There is, in our opinion, only one suitable to describe this- a masterpiece. Of Ernaux’s multiple works, this is widely considered to be her most defining and important work. It’s an entirely new genre, a kind of ‘collective memoir’ of the years from 1941-2006 refracted through the life of Ernaux. A phenomenal evocation of times now past.

Priestdaddy, by Patricia Lockwood

Patricia Lockwood is a truly singular writer. Her ability to jump between the (genuinely) laugh-out-loud and the deeply profound without breaking her stride is second to none. Priestdaddy is, at its heart, an honest depiction of a difficult childhood (with a guitar-riffing, perennially underdressed, Catholic Priest as a father) and the increasingly relatable experience of loving a family who live within a different political and cultural reality than your own.

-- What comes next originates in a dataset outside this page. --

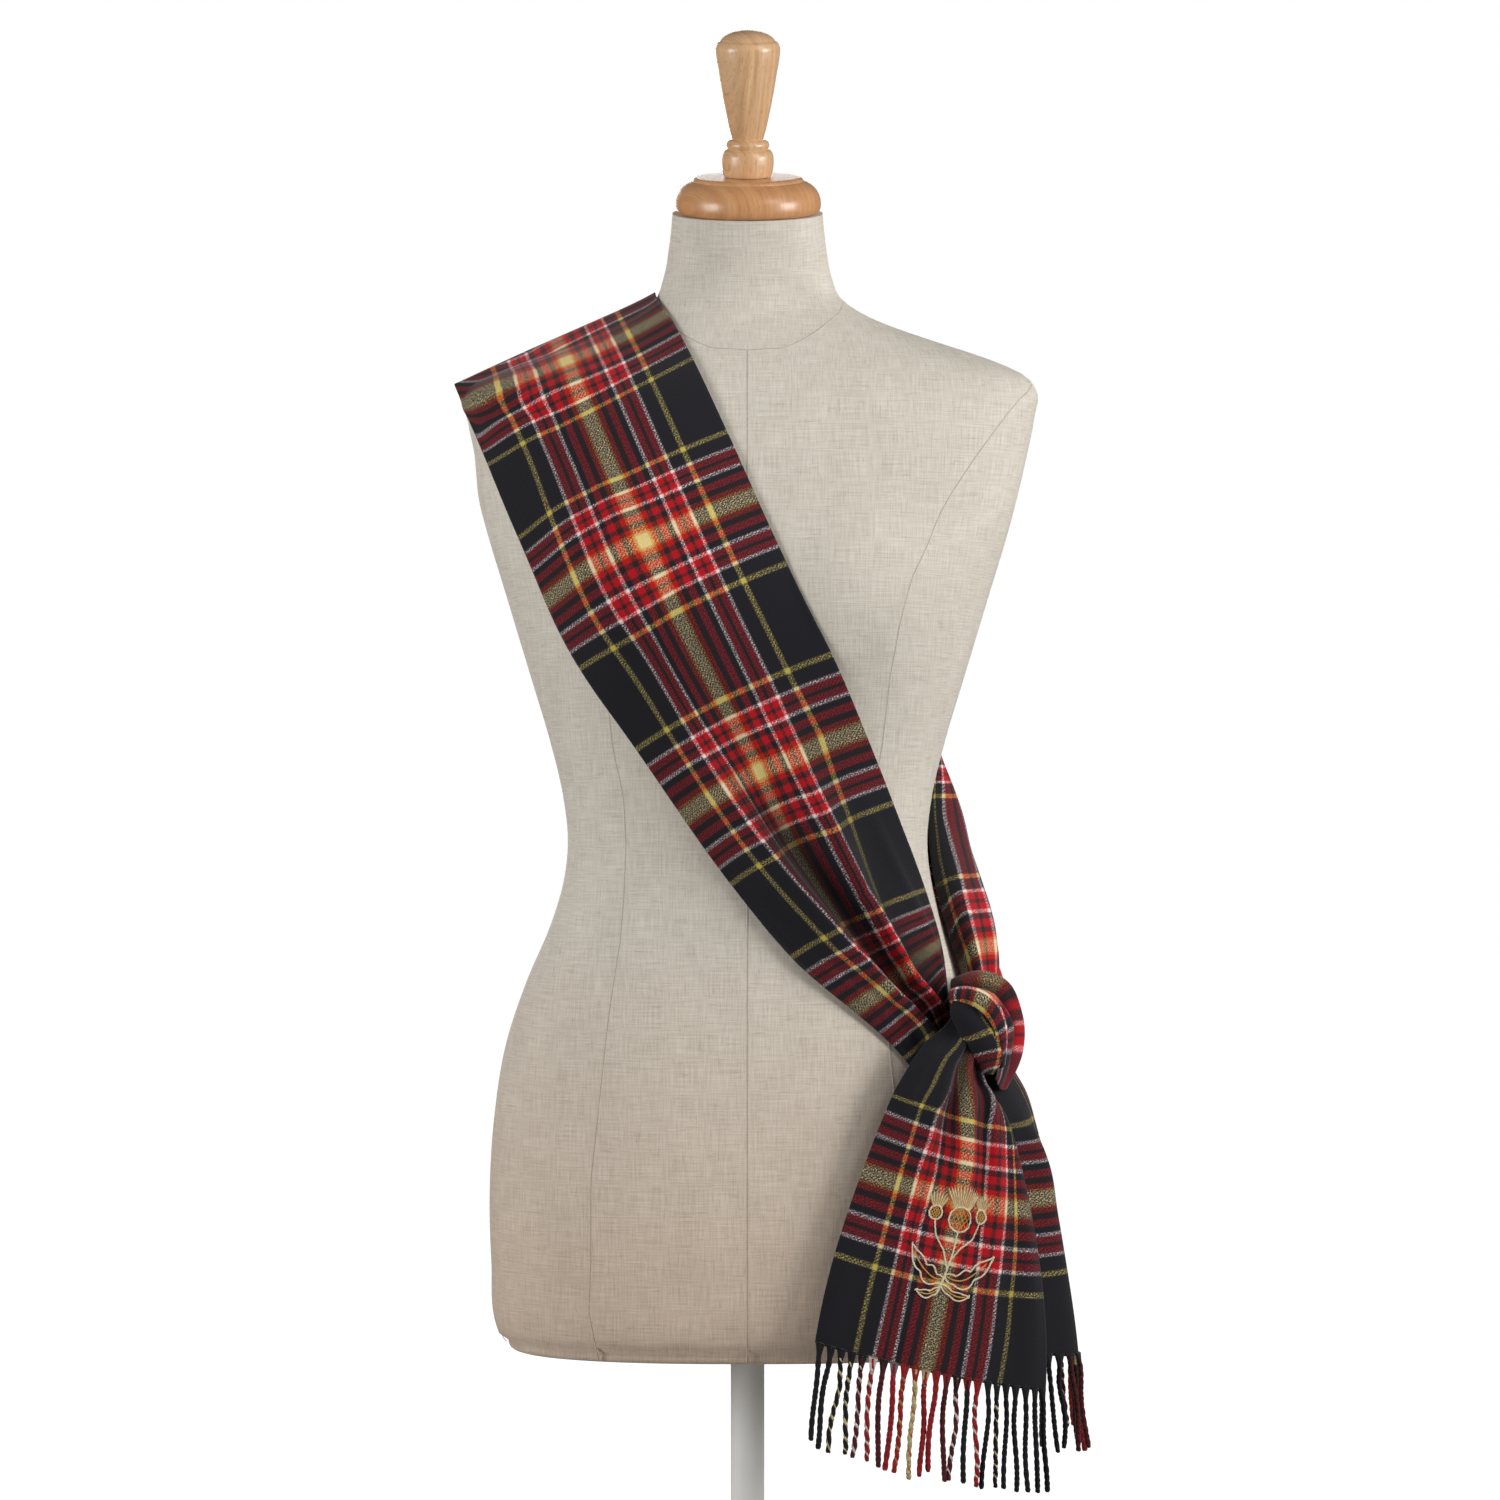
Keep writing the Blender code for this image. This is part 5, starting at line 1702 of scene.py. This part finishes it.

Life Among the Savages, by Shirley Jackson

The undisputed don of gothic horror fiction might not be the most obvious writer of domestic memoir, but you won’t be surprised to learn that there is a subtle but distinct edge to Shirley Jackson’s recounting of her life as a young mother to her unruly (but completely charming) children and her largely ineffective husband. Gliding beneath the comic set pieces is the very definite sense that Jackson is refusing to accept the expectations placed upon her as a 1950s housewife, and the tension is delicious.

Recollections of My Non-Existence, by Rebecca Solnit

We almost certainly don’t need to introduce you to Rebecca Solnit. But despite her incredibly prolific writing career (everything from the broadly political to the hyper-specific), this is pretty much her first memoir. You’ll come away from this book with an even longer reading list, a renewed creative drive, and a longing for that perfect, once in-a-lifetime writing desk.

The Breaks, by Julietta Singh

A determinedly-hopeful powerhouse of a book. Much in the vein of Maggie Nelson, James Baldwin and Ta-Nehisi Coates, Julietta Singh’s The Breaks is as much a letter to her daughter as it is a manifesto for radical pedagogy, queer family-making, and utopian thinking. This is the kind of book you read and then find yourself buying for everyone you know.

Thin Places, by Kerri ní Dochartaigh

While nature writing has seen a remarkable increase in popularity of late in England, the subject of Northern Ireland and the legacy of the Troubles remains underdiscussed and underacknowledged. In Thin Places, Kerrí Ní Dochartaigh fuses both of these themes, vividly describing her childhood growing up in a mixed-religion family in Derry at the height of the Troubles in, and the trauma her years of youth have left her with- trauma which she has been aided in addressing by the healing power of nature.

The Cost of Living, by Deborah levy

Possibly the greatest depiction of mid-life ennui that we’ve come across, the second instalment in Levy’s ongoing autobiographical series is full of comic sadness and existential contemplation, but told with brilliant economy and savage detail.

Please Miss: A Heartbreaking Work of Staggering Penis, by Grace Lavery

This is as totally brilliant and whack as the title. It’s difficult to say much for fear of spoiling the raucous ride this will take you on, but suffice to say it is brilliant, intellectual and fun. It will make you think in ways you had not before, and laugh out loud.